Costa de Oia, Pontevedra |
Mar
gruesa o muy gruesa, con olas de hasta seis metros de altura.
Chubascos que por momentos se convierten en pedrisco. Las peñas con
grabados rupestres han desaparecido en la niebla. También los
caballos salvajes. Un letrero, en la pared del monasterio en ruinas,
dice: Si quiere visitar la iglesia, pregunte en el estanco.

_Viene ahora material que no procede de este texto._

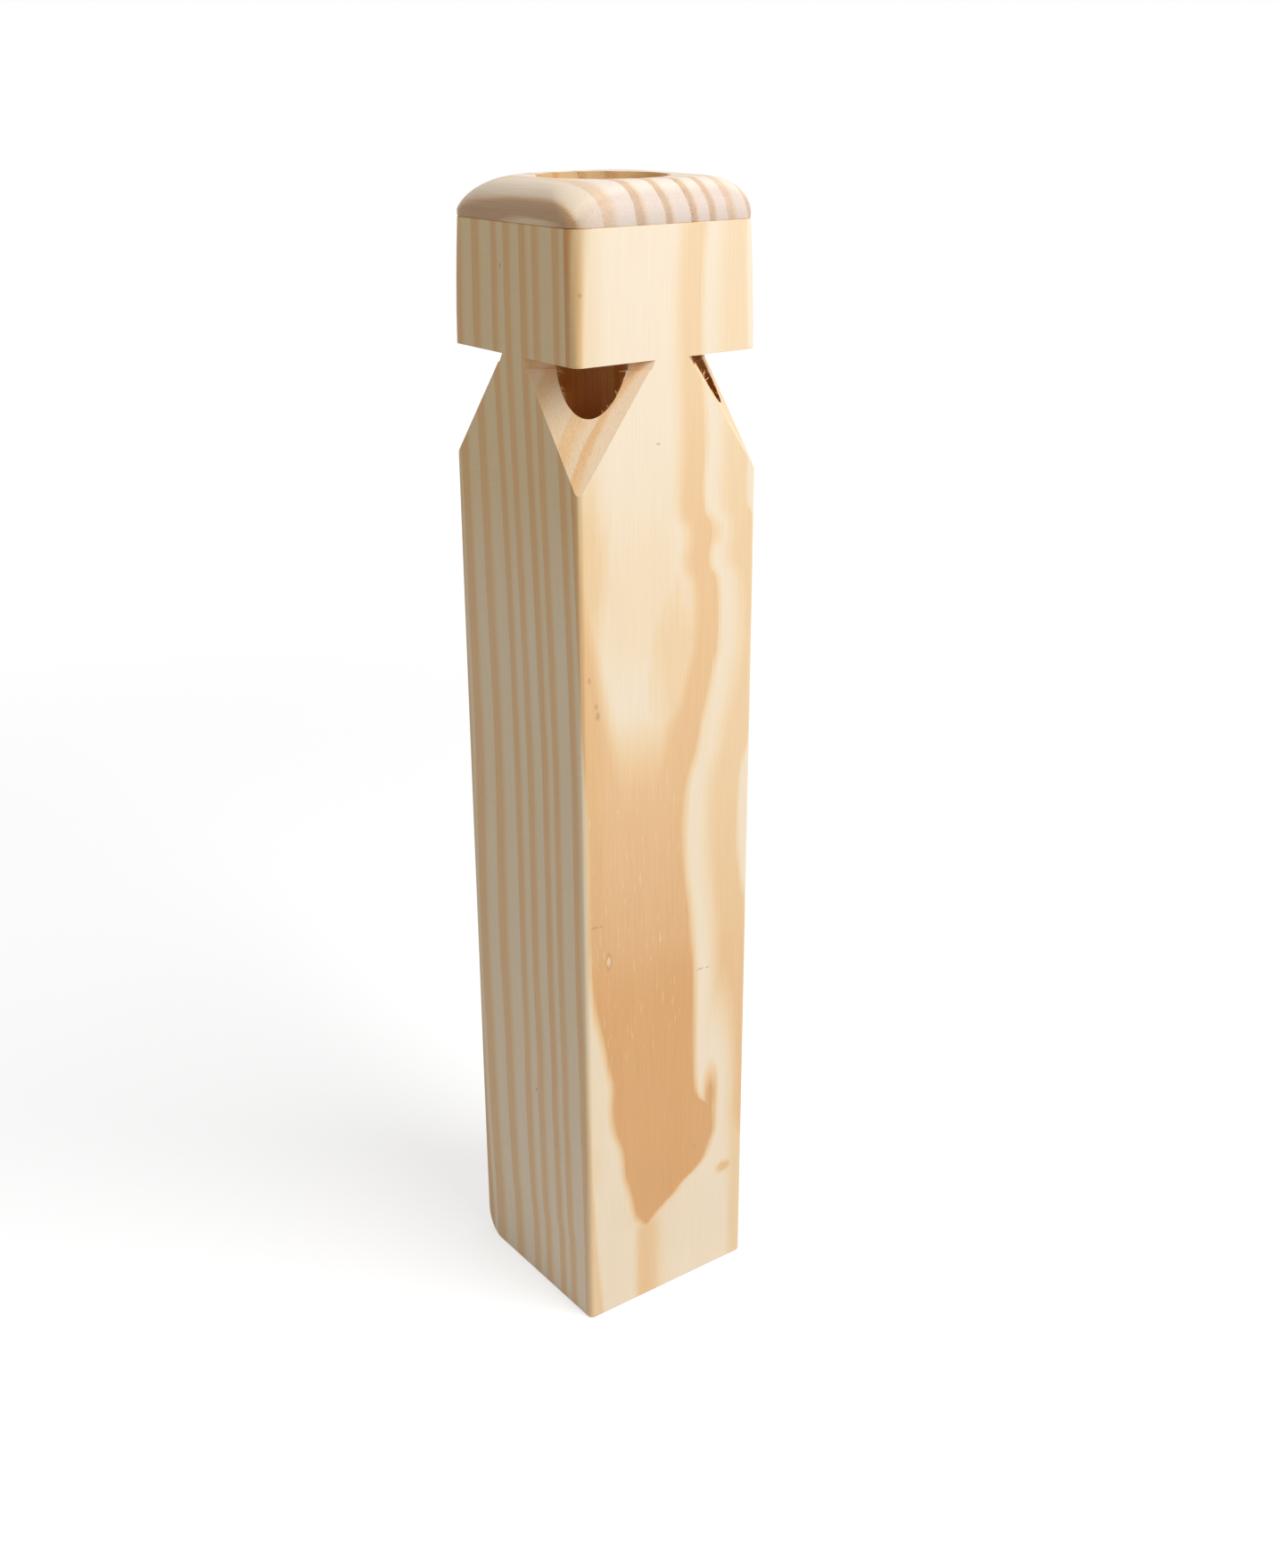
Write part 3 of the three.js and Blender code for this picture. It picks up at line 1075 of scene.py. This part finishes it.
# %% [markdown]
# No stick is perfect. Here the front has a few small grey or brown specks, one shallow
# blister, warm clouds in its upper half and a trace of a knot near the foot. Each mark is an
# oval with a place, a size and a strength, so short lists make them all. Noise frays their
# outlines: even noise for a speck, and noise drawn out along the grain for a cloud.

# %% Places of the marks
# Each mark: place across the face, height, half its width, half its height, strength
FRONT_SPECKS = [(-17.3, 132.3, 0.35, 0.7, 0.40), (-15.9, 127.4, 0.45, 0.7, 0.35),
                (-15.6, 125.6, 0.55, 0.9, 0.45), (-16.9, 85.4, 0.9, 0.25, 0.40),
                (-15.5, 85.2, 0.5, 0.25, 0.35), (7.6, 69.4, 0.9, 0.25, 0.40),
                (9.3, 69.2, 0.6, 0.22, 0.40), (-17.9, 196.0, 0.3, 0.45, 0.45),
                (-2.6, 171.0, 0.45, 0.25, 0.45), (6.5, 30.0, 0.3, 0.5, 0.25)]
LEFT_SPECKS = [(2.6, 199.0, 0.25, 0.6, 0.55), (-1.5, 44.0, 0.3, 0.5, 0.55)]
WARM_SPOTS = [(8.6, 154.2, 3.4, 3.6, 0.46), (6.0, 150.6, 3.0, 5.0, 0.42),
              (14.2, 22.4, 2.4, 1.7, 0.7), (-17.0, 151.0, 5.0, 16.0, 0.40),
              (2.5, 130.0, 8.0, 20.0, 0.43), (-6.0, 146.0, 10.0, 15.0, 0.17)]
FRAYING = 0.5
MARK_FADE = (0.4, 1.2)


def all_marks(across, height, marks, fraying):
    """The strongest of a list of marks at each point."""
    strongest = across * 0.0
    for *shape, strength in marks:
        far = oval(across, height, shape) + fraying
        strongest = strongest.at_least(far.between(*MARK_FADE, strength, 0.0))
    return strongest


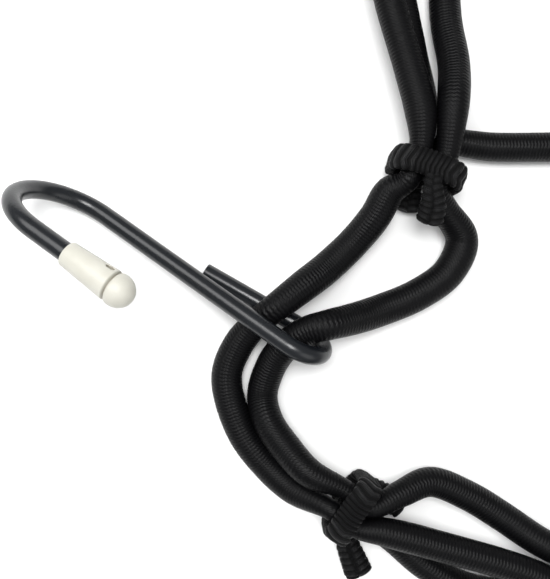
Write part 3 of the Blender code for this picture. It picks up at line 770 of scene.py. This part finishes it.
braidLooks = {
    "ridgePitch": 1.6,
    "ridgeLift": 0.8,
    "ridgeRound": 0.6,      # power: 1 rounds a ridge fully, and less makes its top flatter
    "ridgeSlant": 0.55,     # of a pitch, from the middle of the band to its edge
    "spineShift": 0.35,     # how far aside the slants may meet, for half of the depth
    "spineDip": 0.3,        # how deep the line is where they meet, for a ridge's lift
    "spineNarrow": 5,       # the line's half width goes this often into half of the depth
    "depthRound": 0.75,     # powers that square the band's section off
    "liftRound": 0.7,
    "swell": 0.25,          # how far a ridge stands out at the band's edge
    "pinch": 0.4,           # and how far a valley lies behind it
    "cornerCut": 0.6,       # what a corner takes off each of its sides, for the wall
    "stepsPerRidge": 8,
    "sectionSteps": 18,
    "tailPitch": 1.65,
    "tailLift": 0.33,       # for half of the tail's width
    "tailLevel": 0.6,       # share of a ridge's lift at which the tail has its own width
    "tailShift": 0.25,      # between its two columns, each way, for a pitch
    "tailSlant": 0.45,      # from the middle to the edge, for a pitch
    "tailEnd": 1.6,         # length over which its cut end is rounded
    "tailEndFlat": 0.02,    # square of the width left at the very end, as a share
    "tailStep": 0.25,
    "tailSides": 28,
    "dark": (0.0005, 0.0005, 0.0006, 1.0),
    "light": (0.0045, 0.0045, 0.005, 1.0),
    "shine": 0.2,
    "fluff": (1400.0, 4.0),
    "roughness": 0.34,
    "fluffRoughness": 0.2,
    "valleyRoughness": 0.4,
    "relief": 0.00025,
    "yarnRelief": 0.5,
    "fluffRelief": 0.5,
    "valleyDepthAndShade": 1.2,     # for both relief and the painted shade that darkens the valleys
    "yarnsAlong": 5.0,      # for a ridge
    "yarnsAround": 3.0,
    "shade": 0.75,          # the way from dark to light, and what is added to it
    "fluffShade": 0.5,
    "yarnShade": 0.2,
}


def braidFinish():
    braid = Finish("coarse braid", {"Specular IOR Level": braidLooks["shine"]})
    along, around = braid.uv("braid")
    fluff = braid.noise(braidLooks["fluff"], braid.place())
    valley = braid.wave(along * tau)
    yarns = along * braidLooks["yarnsAlong"] + around * braidLooks["yarnsAround"]
    yarn = braid.wave(yarns * tau)
    sunk = valley * braidLooks["valleyDepthAndShade"]
    raised = yarn * braidLooks["yarnRelief"] + fluff * braidLooks["fluffRelief"]
    braid.relief(raised - sunk, braidLooks["relief"])
    rough = braidLooks["roughness"] + fluff * braidLooks["fluffRoughness"]
    braid.roughness(rough + valley * braidLooks["valleyRoughness"])
    # The valleys between the ridges are darkened: painted shade. Fluff and yarn vary the braid's own
    # tone.
    shade = braidLooks["shade"] + fluff * braidLooks["fluffShade"]
    shade = shade + yarn * braidLooks["yarnShade"] - sunk
    braid.colour(braid.mixColours(shade, braidLooks["dark"], braidLooks["light"]))
    return braid.material


def roundedOutline(halfW, low, high, corner, count):
    # Even places round the space inside a tie, each with its outward direction
    wide, tall = 2 * (halfW - corner), high - low - 2 * corner
    arc = corner * pi / 2
    around = 2 * wide + 2 * tall + 4 * arc
    sides = (
        (wide, (-halfW + corner, low), (1, 0), 270.0),
        (tall, (halfW, low + corner), (0, 1), 0.0),
        (wide, (halfW - corner, high), (-1, 0), 90.0),
        (tall, (-halfW, high - corner), (0, -1), 180.0),
    )
    places = []
    for step in range(count):
        far = around * (step + 0.5) / count
        for length, start, way, facing in sides:
            if far <= length:
                across = start[0] + way[0] * far
                height = start[1] + way[1] * far
                places.append((across, height, radians(facing)))
                break
            far -= length
            if far <= arc:
                turn = radians(facing) + far / corner
                middleX = start[0] + way[0] * length - corner * cos(radians(facing))
                middleZ = start[1] + way[1] * length - corner * sin(radians(facing))
                across = middleX + corner * cos(turn)
                height = middleZ + corner * sin(turn)
                places.append((across, height, turn))
                break
            far -= arc
    return places


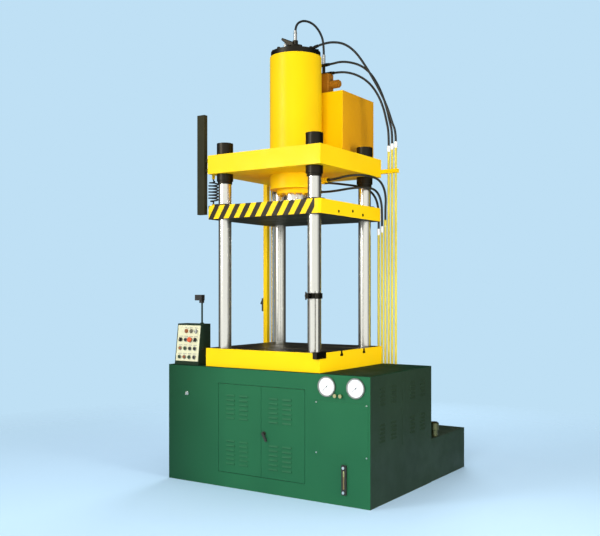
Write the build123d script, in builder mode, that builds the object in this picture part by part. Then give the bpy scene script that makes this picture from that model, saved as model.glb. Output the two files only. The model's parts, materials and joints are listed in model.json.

Las tristes plantaciones de eucaliptos acompañan el trazado de la
carretera.
En
una de las casas que miran a los prados y escarpes de la costa, hay
un ventanuco iluminado. Una anciana fisgonea a la gente que se acerca
a contemplar la mar embravecida. Tanta expectación solo puede ser
augurio de lúgubres noticias. Muchos barcos han embarrancado y se
han ido a pique entre los escollos de este tramo agreste de litoral.
Cuando
los visitantes hayan fotografiado la tempestad, entrarán a tomar un
café caliente en el mesón de la aldea. Arde la lumbre en el lar. La
sangre, al fin, circulará por las manos entumecidas. Los escasos
clientes oyen chisporrotear el fuego en silencio. Son: un empleado de
la funeraria, un pescador, la viuda de un contrabandista y una
maestra jubilada, además de algunos forasteros. La camarera tiene un
libro sobre la barra, que lee en los ratos libres. La camarera se
limpia las manos en el mandilón antes de abrir el libro por la noche
trescientas dos de Las mil y una noches: Fuimos de isla en
isla y de una tierra a otra, vendiendo y comprando y logrando muy
apreciables beneficios, hasta que un día en plena mar el capitán
hizo arrojar el ancla y nos gritó: “¡Estamos perdidos sin
remedio!” Y de pronto un terrible golpe de viento levantó toda la
mar, que se precipitó sobre la embarcación, la quebrantó en todas
sus partes y arrebató a los pasajeros, comprendidos el capitán, los
marinos y yo mismo. Y de pronto, todo el mundo se anegó y yo
también. Pero gracias a la misericordia divina, pude hallar en el
abismo una tabla del buque, a la que me pegué con pies y manos y
sobre la cual fui zarandeado durante media jornada, con algunos otros
mercaderes que pudieron adherirse conmigo. Entonces, a fuerza de
remar con pies y manos, acabamos, ayudados por el viento y la
corriente, por ser arrojados como restos, muertos ya de frío y de
espanto, sobre la costa de una isla.
En la televisión transmiten imágenes del temporal: malecones asediados, locales anegados, ríos desbordados... y una ola traidora que roba a un niño de los brazos de su madre. Después vienen las noticias del fútbol, que animan la conversación del pescador y el empleado de la funeraria. Las mujeres, en cambio, prosiguen su retahíla de recuerdos y susurran nombres de seres queridos que ya solo son fantasmas.